* BEGIN Data supplied *

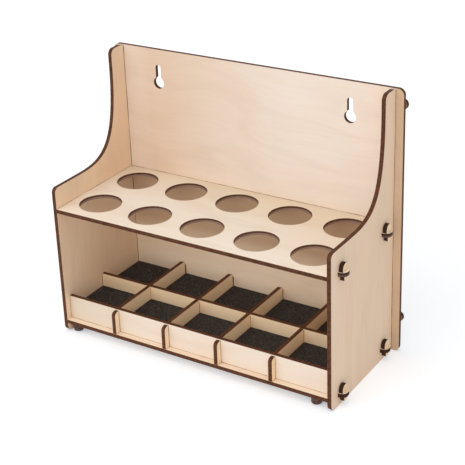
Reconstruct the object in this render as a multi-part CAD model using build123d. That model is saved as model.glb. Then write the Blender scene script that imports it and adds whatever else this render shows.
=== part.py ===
from build123d import *
import os

# Hobby workstation organizer: a small stand laser cut from one plywood sheet.
# Two side panels, a wide back panel, a shelf of bottle holes and a base of
# padded compartments hold together with tabs and pull-out locking keys.
# Millimetres. X runs left to right, Y front to back, Z up, floor at zero.

# Sheet
sheet = 4.0                 # plywood thickness of every panel

# Overall inside and main heights
inner_width = 290.0         # between the two side panels
panel_depth = 121.7         # front edge of the sides to the back panel
side_height = 263.1         # the back panel ends level with it
base_top = 13.5
shelf_top = 133.7

# Side panel outline
side_front_height = 155.0   # level arm rest at the front
side_level_depth = 40.0     # where the level top ends and the sweep starts
side_arm_depth = 20.0       # width of the upright at the rear
side_straight = 18.1        # straight front of the upright above the sweep
side_sweep_pull = 37.7      # handle of the curve at the level end
side_sweep_drop = 82.9      # handle of the curve at the upright end
side_front_round = 5.0
side_top_round = 6.0
side_rear_round = 4.5
side_foot_round = 7.0

# Back panel
back_overhang = 7.85        # how far it runs past each side panel
back_top_round = 6.0
back_foot_round = 5.0
keyhole_inset = 52.35       # centre line from the end of the panel
keyhole_drop = 34.1         # head centre below the panel's top edge
keyhole_head = 12.0         # diameter that passes over a screw head
keyhole_neck = 6.0          # width of the slot above it
keyhole_rise = 15.5         # head centre to the centre of the slot's end

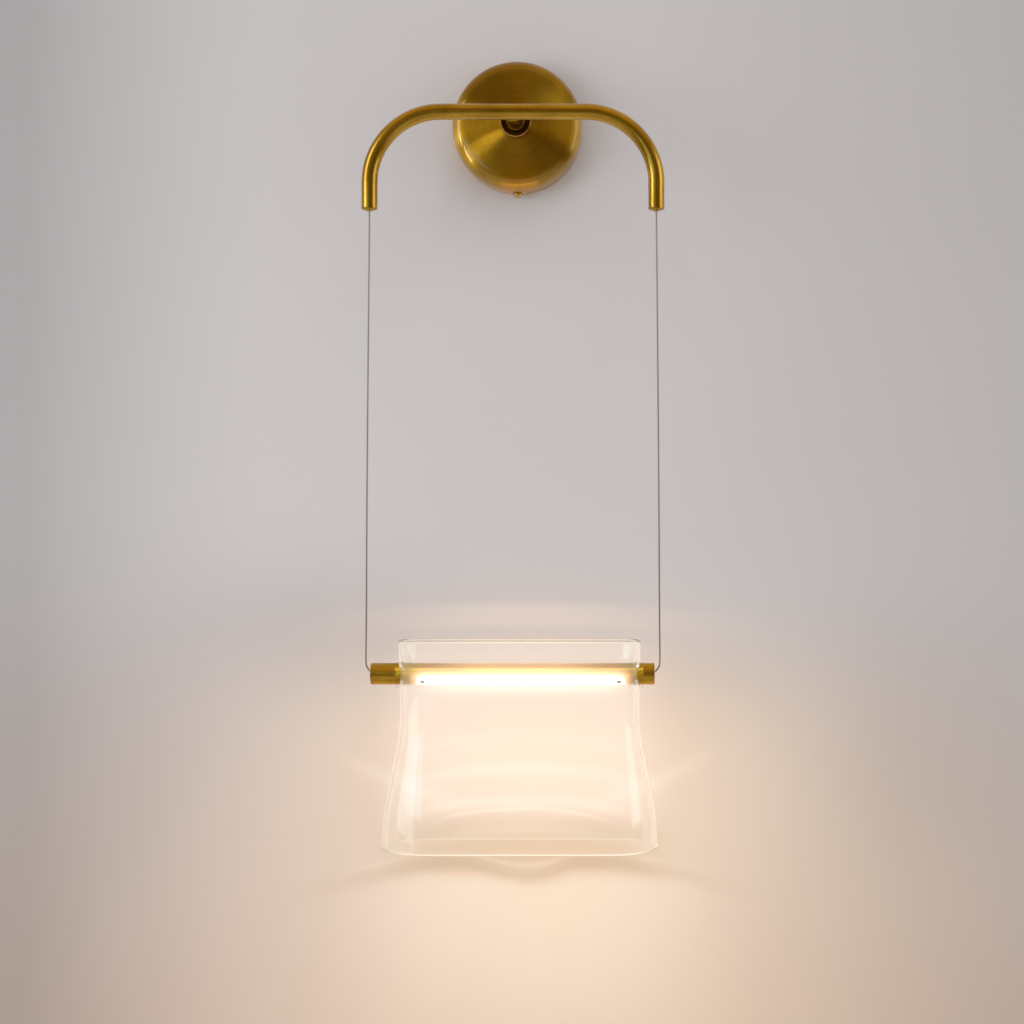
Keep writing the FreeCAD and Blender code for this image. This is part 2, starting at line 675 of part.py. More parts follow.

* END Data supplied *

- [Work to do]: All of the lines above must be returned exactly.

- [Solution below]:
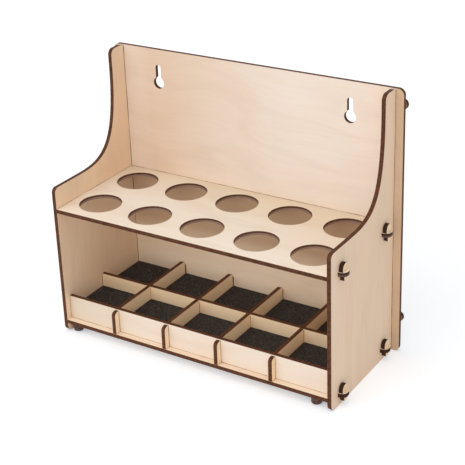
Reconstruct the object in this render as a multi-part CAD model using build123d. That model is saved as model.glb. Then write the Blender scene script that imports it and adds whatever else this render shows.
=== part.py ===
from build123d import *
import os

# Hobby workstation organizer: a small stand laser cut from one plywood sheet.
# Two side panels, a wide back panel, a shelf of bottle holes and a base of
# padded compartments hold together with tabs and pull-out locking keys.
# Millimetres. X runs left to right, Y front to back, Z up, floor at zero.

# Sheet
sheet = 4.0                 # plywood thickness of every panel

# Overall inside and main heights
inner_width = 290.0         # between the two side panels
panel_depth = 121.7         # front edge of the sides to the back panel
side_height = 263.1         # the back panel ends level with it
base_top = 13.5
shelf_top = 133.7

# Side panel outline
side_front_height = 155.0   # level arm rest at the front
side_level_depth = 40.0     # where the level top ends and the sweep starts
side_arm_depth = 20.0       # width of the upright at the rear
side_straight = 18.1        # straight front of the upright above the sweep
side_sweep_pull = 37.7      # handle of the curve at the level end
side_sweep_drop = 82.9      # handle of the curve at the upright end
side_front_round = 5.0
side_top_round = 6.0
side_rear_round = 4.5
side_foot_round = 7.0

# Back panel
back_overhang = 7.85        # how far it runs past each side panel
back_top_round = 6.0
back_foot_round = 5.0
keyhole_inset = 52.35       # centre line from the end of the panel
keyhole_drop = 34.1         # head centre below the panel's top edge
keyhole_head = 12.0         # diameter that passes over a screw head
keyhole_neck = 6.0          # width of the slot above it
keyhole_rise = 15.5         # head centre to the centre of the slot's end

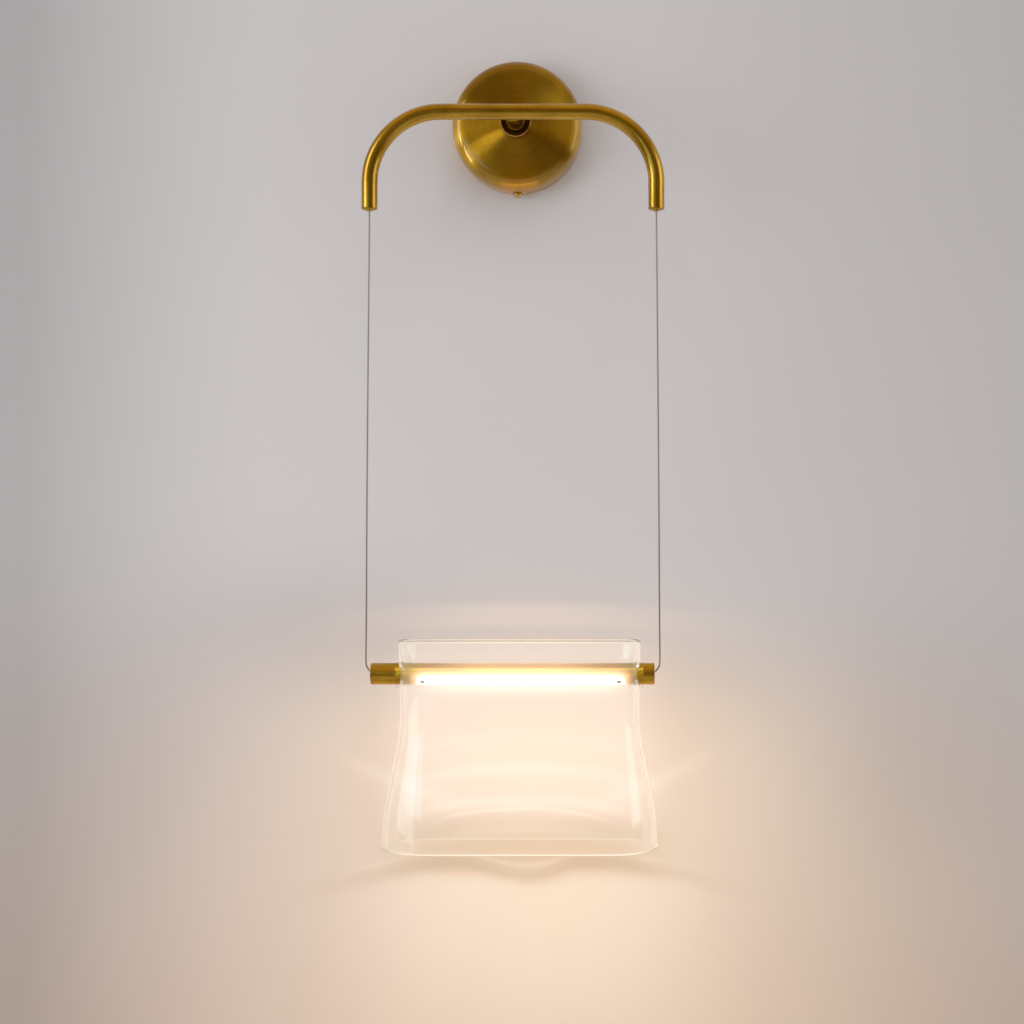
Keep writing the FreeCAD and Blender code for this image. This is part 2, starting at line 675 of part.py. More parts follow.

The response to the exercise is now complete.